Table 9 Performance of proposed method on other databases

7 Conclusion

The performance of any FER system strongly depends on the efficient feature extraction. This paper presents a novel approach for feature extraction. The major contribution of this work is to improve the LBP for feature extraction. The highlights of the proposed method are: it is a powerful texture descriptor for FER; it reduces the feature dimension which further improves the classification; and finally it is more robust against noise. The features are extracted by applying LBP separately to the 4-neighbors and diagonal neighbors. This approach has the advantage of less size in dimension of the feature compared to traditional LBP. The effect of noise in the feature extraction is reduced by using new neighbourhood which is obtained by averaging in the radial directions and the adaptive window concept.
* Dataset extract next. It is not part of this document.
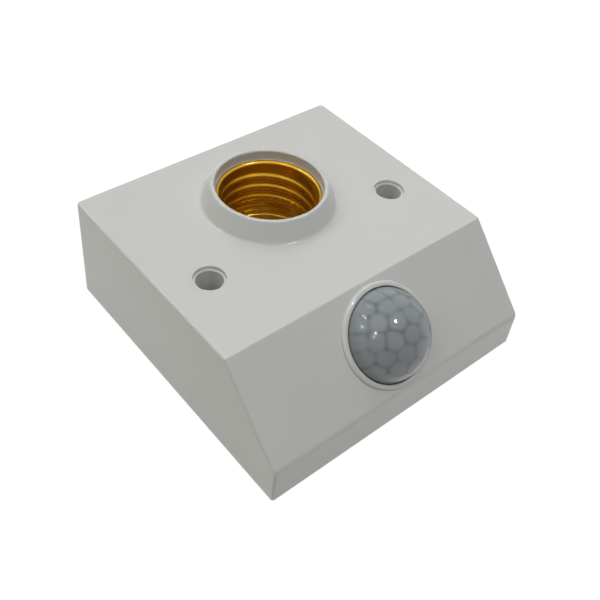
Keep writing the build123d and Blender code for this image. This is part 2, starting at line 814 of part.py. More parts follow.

The combination of adaptive window and averaging in radial direction make the feature as more affective in texture description. The classification is performed by using Support Vector Machine. Experimental results on the JAFFE, CK, FERG and FEI face databases confirm that the superiority of the proposed method in recognition rate compared to the existing methods. In future work, the use of deep learning concepts can be explored for classification and to improve recognition rate. Further, the concepts of SOD using deep learning can be applied for FER system.